- _WHAT THE TASK ASKS_
Start at the line containing "Recreate this object" and transcribe every line exactly through the end of the records below, and only those lines.

- _DATA PROVIDED_

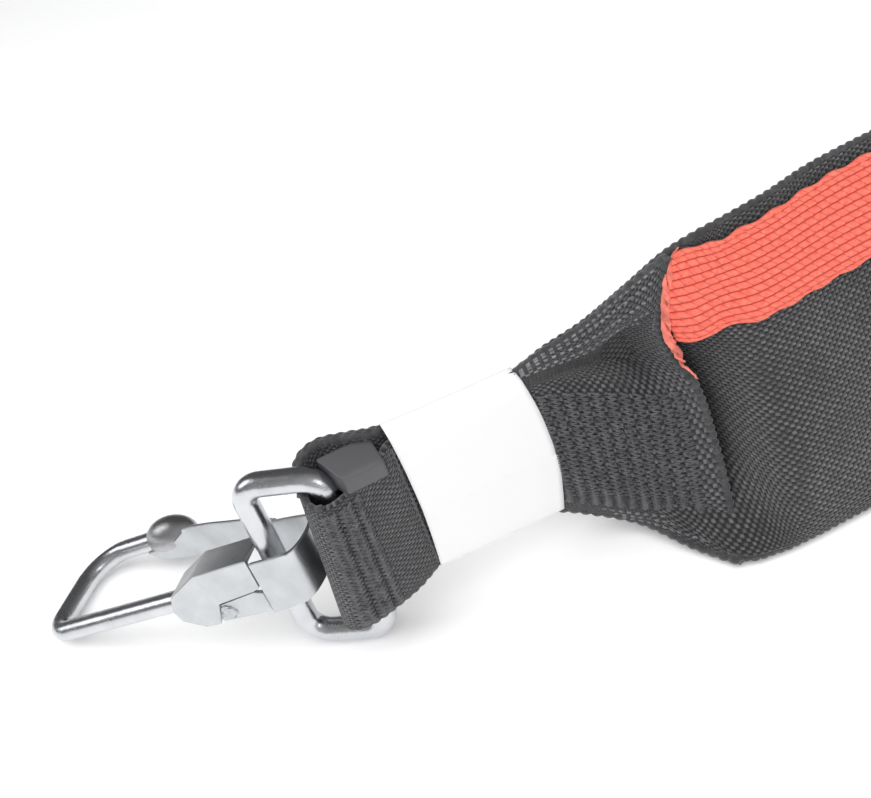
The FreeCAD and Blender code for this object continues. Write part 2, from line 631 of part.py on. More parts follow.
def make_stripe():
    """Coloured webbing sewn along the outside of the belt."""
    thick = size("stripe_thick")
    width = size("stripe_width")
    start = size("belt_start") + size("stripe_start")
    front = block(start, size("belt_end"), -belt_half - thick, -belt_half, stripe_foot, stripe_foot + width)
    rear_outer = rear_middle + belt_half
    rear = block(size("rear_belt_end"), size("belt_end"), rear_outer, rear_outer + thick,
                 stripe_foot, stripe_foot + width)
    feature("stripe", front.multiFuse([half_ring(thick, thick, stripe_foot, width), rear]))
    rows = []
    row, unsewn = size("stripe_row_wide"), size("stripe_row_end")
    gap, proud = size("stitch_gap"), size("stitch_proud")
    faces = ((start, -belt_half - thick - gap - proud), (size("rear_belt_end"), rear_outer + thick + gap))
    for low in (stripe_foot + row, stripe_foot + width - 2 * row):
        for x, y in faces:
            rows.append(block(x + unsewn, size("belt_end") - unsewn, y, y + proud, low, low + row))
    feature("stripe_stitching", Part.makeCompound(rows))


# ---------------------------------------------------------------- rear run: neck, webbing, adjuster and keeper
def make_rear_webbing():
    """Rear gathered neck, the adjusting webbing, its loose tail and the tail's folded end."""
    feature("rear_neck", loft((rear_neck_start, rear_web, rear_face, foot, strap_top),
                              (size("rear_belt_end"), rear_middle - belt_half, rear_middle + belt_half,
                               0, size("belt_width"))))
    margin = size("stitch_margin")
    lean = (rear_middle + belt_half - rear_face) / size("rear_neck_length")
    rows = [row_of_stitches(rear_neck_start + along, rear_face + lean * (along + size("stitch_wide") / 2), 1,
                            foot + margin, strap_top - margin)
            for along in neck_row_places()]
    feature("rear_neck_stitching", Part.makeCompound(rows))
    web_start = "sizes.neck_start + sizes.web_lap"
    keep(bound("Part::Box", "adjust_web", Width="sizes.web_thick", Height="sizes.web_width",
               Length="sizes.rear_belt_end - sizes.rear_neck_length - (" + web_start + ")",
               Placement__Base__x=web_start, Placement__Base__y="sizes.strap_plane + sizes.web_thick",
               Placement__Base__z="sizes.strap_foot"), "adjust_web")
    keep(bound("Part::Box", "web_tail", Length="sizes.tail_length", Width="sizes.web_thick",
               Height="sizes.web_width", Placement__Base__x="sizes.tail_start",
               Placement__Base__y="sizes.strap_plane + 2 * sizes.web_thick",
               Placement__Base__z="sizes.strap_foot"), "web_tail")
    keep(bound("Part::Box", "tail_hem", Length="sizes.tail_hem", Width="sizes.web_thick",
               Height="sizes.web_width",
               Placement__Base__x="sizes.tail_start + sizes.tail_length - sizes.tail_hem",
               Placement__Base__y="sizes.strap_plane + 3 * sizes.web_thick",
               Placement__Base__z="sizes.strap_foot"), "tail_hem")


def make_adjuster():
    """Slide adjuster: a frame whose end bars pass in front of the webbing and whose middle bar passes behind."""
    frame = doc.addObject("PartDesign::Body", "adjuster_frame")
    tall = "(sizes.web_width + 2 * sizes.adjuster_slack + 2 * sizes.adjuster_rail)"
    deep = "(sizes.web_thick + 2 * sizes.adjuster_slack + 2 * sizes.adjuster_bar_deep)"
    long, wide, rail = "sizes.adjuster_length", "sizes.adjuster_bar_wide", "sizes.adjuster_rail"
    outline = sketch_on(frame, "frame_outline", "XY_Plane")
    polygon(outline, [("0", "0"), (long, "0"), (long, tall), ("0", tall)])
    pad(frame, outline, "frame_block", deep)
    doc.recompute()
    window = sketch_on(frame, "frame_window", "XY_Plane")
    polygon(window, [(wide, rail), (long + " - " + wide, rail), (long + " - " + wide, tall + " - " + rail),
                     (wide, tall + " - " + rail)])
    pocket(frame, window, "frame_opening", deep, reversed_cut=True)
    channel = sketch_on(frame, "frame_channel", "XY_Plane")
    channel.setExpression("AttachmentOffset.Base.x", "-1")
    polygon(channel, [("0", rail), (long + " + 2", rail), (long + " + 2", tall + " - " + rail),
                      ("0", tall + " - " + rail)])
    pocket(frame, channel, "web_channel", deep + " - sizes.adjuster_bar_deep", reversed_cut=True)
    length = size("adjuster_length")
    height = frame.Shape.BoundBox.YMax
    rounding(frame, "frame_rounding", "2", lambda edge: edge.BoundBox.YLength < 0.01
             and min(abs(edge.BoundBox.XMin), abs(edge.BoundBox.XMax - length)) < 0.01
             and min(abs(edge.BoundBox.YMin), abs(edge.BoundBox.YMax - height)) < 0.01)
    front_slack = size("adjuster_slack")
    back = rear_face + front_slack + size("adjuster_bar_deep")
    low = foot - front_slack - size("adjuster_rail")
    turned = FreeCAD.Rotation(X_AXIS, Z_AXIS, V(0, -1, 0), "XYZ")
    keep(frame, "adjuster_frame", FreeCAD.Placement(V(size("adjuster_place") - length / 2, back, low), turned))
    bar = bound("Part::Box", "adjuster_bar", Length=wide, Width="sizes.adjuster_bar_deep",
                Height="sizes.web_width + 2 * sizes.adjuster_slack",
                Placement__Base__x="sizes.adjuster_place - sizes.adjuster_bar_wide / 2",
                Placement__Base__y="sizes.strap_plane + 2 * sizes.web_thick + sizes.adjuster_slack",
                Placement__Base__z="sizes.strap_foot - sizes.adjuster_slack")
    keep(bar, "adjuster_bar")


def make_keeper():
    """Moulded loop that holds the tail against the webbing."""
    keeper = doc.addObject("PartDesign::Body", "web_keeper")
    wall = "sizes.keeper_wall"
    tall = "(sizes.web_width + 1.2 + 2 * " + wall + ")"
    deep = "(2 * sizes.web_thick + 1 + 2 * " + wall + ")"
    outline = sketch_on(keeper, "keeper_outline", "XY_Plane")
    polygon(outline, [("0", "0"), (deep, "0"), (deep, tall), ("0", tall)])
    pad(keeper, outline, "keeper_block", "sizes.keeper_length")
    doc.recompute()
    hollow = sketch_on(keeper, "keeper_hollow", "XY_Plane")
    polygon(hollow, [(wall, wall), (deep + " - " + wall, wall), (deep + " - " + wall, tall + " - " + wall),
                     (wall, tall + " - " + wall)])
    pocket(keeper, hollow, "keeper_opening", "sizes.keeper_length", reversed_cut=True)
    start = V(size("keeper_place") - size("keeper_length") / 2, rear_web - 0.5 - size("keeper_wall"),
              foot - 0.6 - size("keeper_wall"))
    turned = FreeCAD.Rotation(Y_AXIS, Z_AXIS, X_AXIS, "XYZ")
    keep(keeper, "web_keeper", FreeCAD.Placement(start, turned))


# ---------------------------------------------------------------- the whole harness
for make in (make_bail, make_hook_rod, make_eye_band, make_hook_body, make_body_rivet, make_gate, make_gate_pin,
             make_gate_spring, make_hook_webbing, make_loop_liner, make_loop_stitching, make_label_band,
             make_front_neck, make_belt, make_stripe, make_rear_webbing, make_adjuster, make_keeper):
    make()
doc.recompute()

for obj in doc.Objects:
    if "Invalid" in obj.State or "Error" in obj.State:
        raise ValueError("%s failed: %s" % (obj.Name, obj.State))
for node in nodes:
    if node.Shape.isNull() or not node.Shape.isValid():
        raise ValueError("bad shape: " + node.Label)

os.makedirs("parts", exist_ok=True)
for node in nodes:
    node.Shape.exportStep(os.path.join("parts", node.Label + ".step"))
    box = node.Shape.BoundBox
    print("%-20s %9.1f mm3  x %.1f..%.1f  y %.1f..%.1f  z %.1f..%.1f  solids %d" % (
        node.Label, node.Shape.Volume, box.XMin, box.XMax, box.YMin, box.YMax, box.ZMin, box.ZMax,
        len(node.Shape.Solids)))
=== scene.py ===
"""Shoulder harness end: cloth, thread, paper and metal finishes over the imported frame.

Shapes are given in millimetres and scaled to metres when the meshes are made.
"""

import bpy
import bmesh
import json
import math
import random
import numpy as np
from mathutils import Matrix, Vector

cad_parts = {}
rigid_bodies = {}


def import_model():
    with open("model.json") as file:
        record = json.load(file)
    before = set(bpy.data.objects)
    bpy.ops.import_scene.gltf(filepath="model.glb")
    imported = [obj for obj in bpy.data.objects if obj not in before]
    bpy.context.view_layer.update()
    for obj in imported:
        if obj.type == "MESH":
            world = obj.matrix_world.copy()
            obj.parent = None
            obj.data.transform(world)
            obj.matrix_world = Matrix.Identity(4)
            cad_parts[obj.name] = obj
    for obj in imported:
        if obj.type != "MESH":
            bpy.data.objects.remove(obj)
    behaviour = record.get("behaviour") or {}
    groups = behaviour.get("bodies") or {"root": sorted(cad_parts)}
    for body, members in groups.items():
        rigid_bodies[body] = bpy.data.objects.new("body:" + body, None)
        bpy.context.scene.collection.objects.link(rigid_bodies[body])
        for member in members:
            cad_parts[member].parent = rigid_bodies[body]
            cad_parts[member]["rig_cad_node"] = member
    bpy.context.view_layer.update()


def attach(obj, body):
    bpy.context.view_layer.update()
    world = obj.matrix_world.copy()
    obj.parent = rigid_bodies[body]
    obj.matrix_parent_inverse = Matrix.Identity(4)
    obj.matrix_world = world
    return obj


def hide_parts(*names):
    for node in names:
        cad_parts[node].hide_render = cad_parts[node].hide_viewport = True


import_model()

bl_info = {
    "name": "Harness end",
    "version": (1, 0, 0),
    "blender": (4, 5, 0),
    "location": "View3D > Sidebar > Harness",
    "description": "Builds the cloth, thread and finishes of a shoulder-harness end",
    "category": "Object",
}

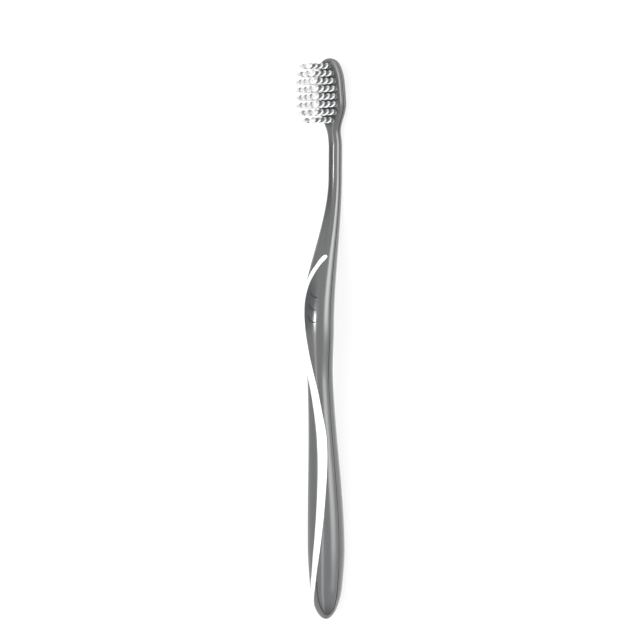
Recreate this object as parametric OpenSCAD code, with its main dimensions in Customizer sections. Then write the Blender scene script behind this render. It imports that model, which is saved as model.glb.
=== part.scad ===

- _ANSWER BELOW_
Recreate this object as parametric OpenSCAD code, with its main dimensions in Customizer sections. Then write the Blender scene script behind this render. It imports that model, which is saved as model.glb.
=== part.scad ===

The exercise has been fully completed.